Now that I live back in my hometown, the memories of my growing up years are nearer than ever. Almost daily I see or talk to someone who helped “raise” me in a wonderful small town community.

So, speaking of “small town,” my mom was my teacher the year I was in second grade. I wouldn’t call it my best year, though. And this is why. I got in a fight in the line for the water fountain. Yep, a girl-kind of hitting and slapping fight. The reason we disagreed escapes me right now, but suffice it to say, my teacher (mom!) landed both of our hineys in the hallway.

If you grew up in our school, you know what that meant . . .to land in the hallway was big, bad news. See, we had a principal named Miss McDonald. With her dress shoes and tall red beehive hairdo she was easily over six feet tall. And she didn’t play around. Not one little, tiny bit. This was the rule: If she saw a child in the hallway, that meant their teacher placed them there for bad behavior. And that meant one more thing. You were heading to Miss Mac’s office and meeting with the Board of Education. (If you know what I mean.)

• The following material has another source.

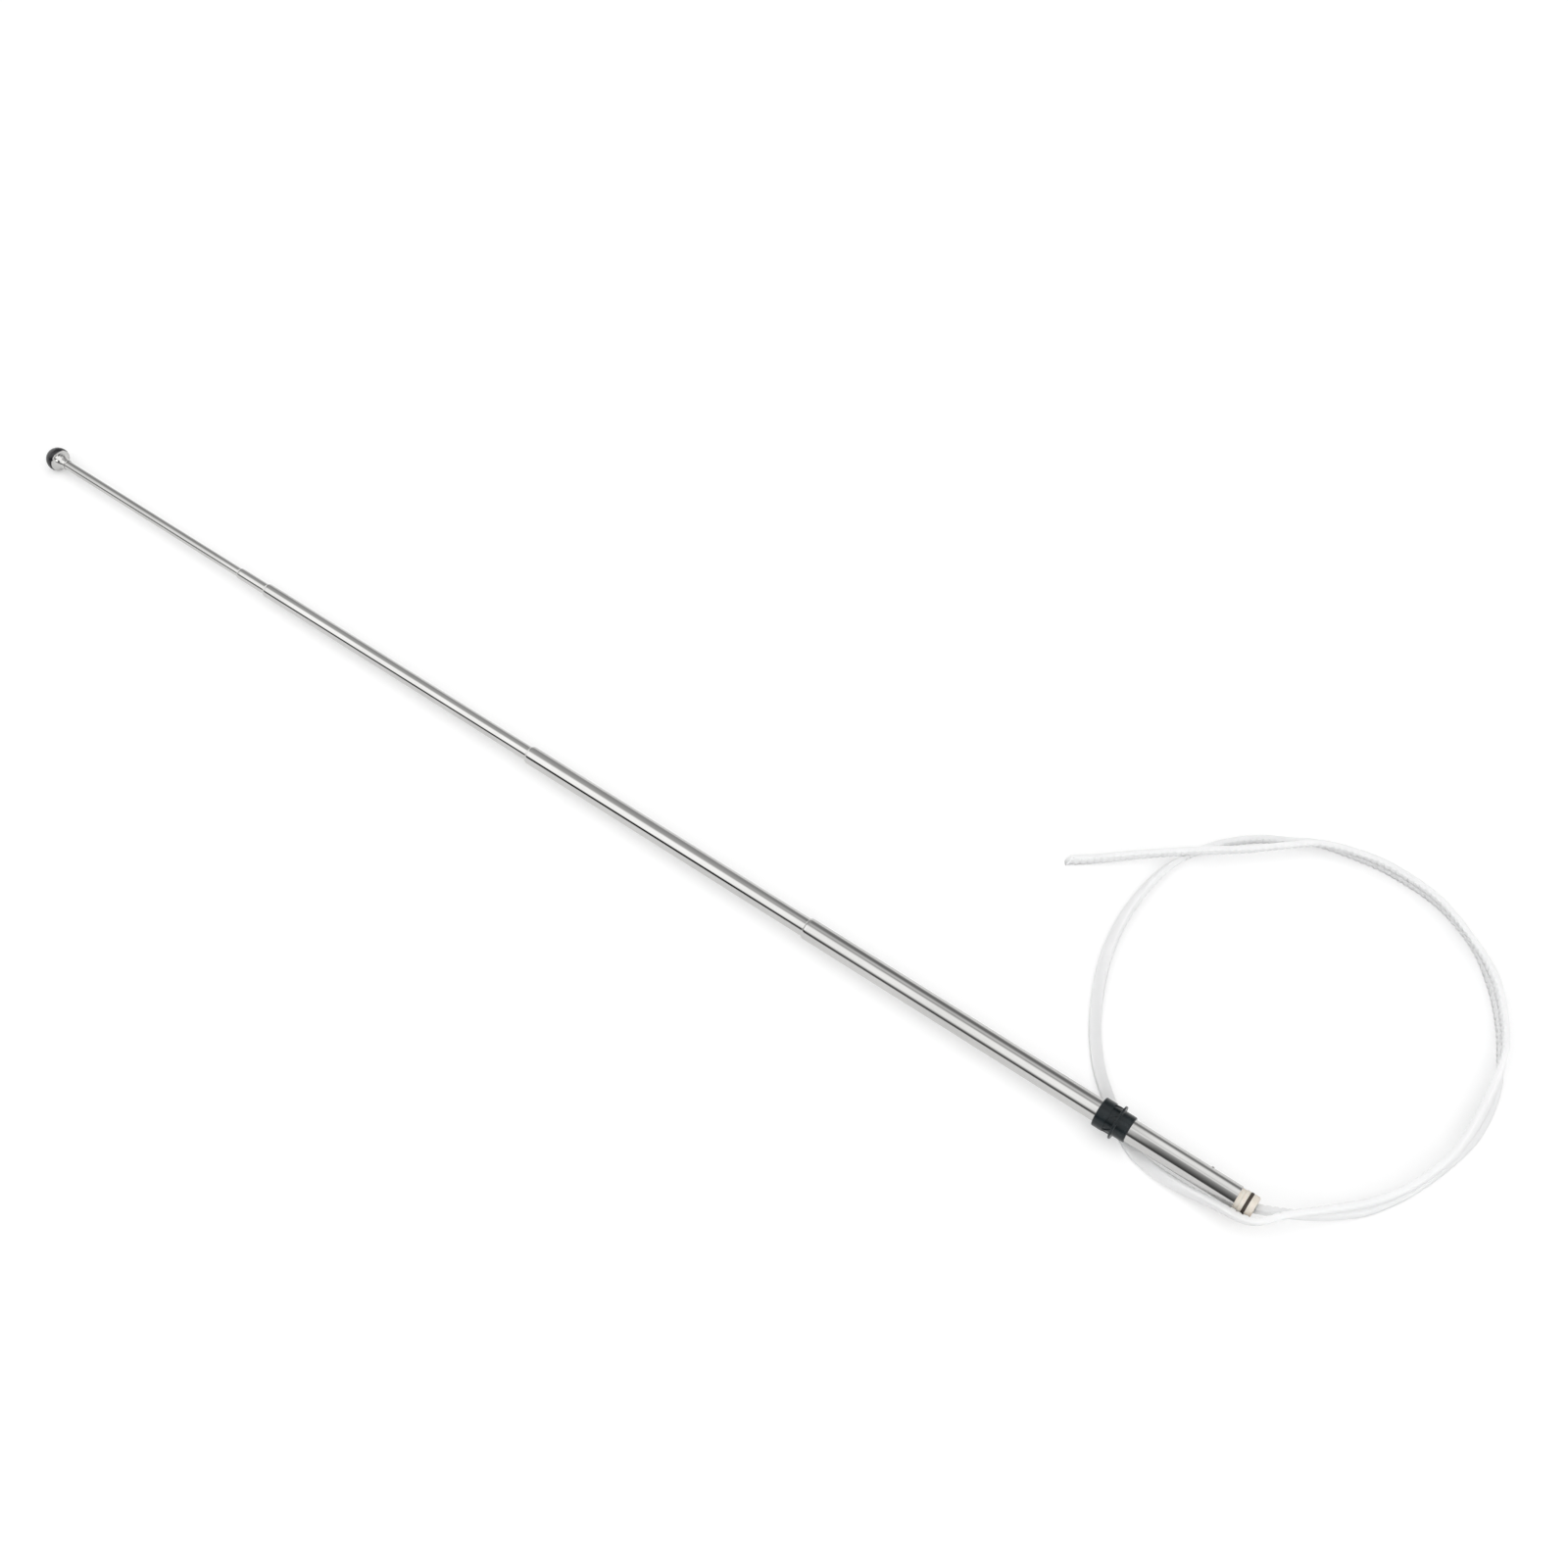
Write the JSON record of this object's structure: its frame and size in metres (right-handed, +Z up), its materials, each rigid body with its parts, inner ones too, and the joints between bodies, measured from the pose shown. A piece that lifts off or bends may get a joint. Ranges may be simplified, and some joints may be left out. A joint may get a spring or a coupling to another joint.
{
  "type": "telescoping car antenna mast",
  "caption": "Telescoping chrome mast of a motor-driven car antenna, with a domed tip, a guide collar, an end bush and its toothed nylon drive cable.",
  "frame": {"origin": "bottom centre of the mast's own box as it lies, without the free cable, on the surface that it rests on", "axes": "+X along the mast towards the tip, which lies 0.42 degrees low, +Z up; the free cable's loops lie on the -Y side"},
  "size_m": [0.7881, 0.1988, 0.019],
  "materials": {
    "chrome": "polished chrome plate",
    "tip_plastic": "glossy black",
    "collar_plastic": "satin black moulded nylon",
    "bush_plastic": "satin cream moulded nylon",
    "ring_rubber": "matt dark brown rubber",
    "cable_nylon": "translucent white nylon",
    "foot_brass": "turned brass",
    "spring_bronze": "rolled phosphor bronze strip",
    "pin_steel": "drawn steel"
  },
  "bodies": {
    "base": {"base_tube": "chrome", "end_bush": "bush_plastic", "end_ring": "ring_rubber", "inner_cable": "cable_nylon", "drive_cable": "cable_nylon"},
    "collar": {"guide_collar": "collar_plastic"},
    "section_4": {"tube_4": "chrome", "foot_4": "foot_brass", "spring_4": "spring_bronze"},
    "section_3": {"tube_3": "chrome", "foot_3": "foot_brass", "spring_3": "spring_bronze"},
    "section_2": {"tube_2": "chrome", "foot_2": "foot_brass", "spring_2": "spring_bronze"},
    "section_1": {"top_rod": "chrome", "foot_1": "foot_brass", "spring_1": "spring_bronze", "cable_pin": "pin_steel", "tip_bell": "chrome", "tip_cap": "tip_plastic"}
  },
  "joints": [
    {"name": "section_4_slide", "type": "slide", "parent": "base", "child": "section_4", "axis": [1, 0, -0.0073], "range_m": [-0.159, 0.012], "deforming": ["inner_cable"]},
    {"name": "section_3_slide", "type": "slide", "parent": "section_4", "child": "section_3", "axis": [1, 0, -0.0073], "range_m": [-0.1705, 0], "deforming": ["inner_cable"]},
    {"name": "section_2_slide", "type": "slide", "parent": "section_3", "child": "section_2", "axis": [1, 0, -0.0073], "range_m": [-0.015, 0.154], "deforming": ["inner_cable"]},
    {"name": "section_1_slide", "type": "slide", "parent": "section_2", "child": "section_1", "axis": [1, 0, -0.0073], "range_m": [-0.1245, 0.0415], "deforming": ["inner_cable"]},
    {"name": "collar_slide", "type": "slide", "parent": "base", "child": "collar", "axis": [1, 0, -0.0073], "range_m": [-0.008, 0.15]}
  ]
}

That horrible day in second grade nearly gave me a heart attack, but I was very suddenly paying attention. And from that time on, I was “getting” wisdom as much as I possibly could. (Along with praying to God to save me and begging him to PLEASE not let Miss Mac walk down the hall!)

Wisdom is ready and waiting, but we have to do the “getting.” Miss Mac represented wisdom to me and so many others. She probably knew sometimes it takes desperate measures to push us into going after what we need. Obviously this verse could imply that a life-long process is required to eventually receive understanding. Even if it takes a few visits to “Miss Mac,” the wisdom we will gain will be worth it.

Keely Goldston, if you’re out there, I’m really sorry I hit you in the water line!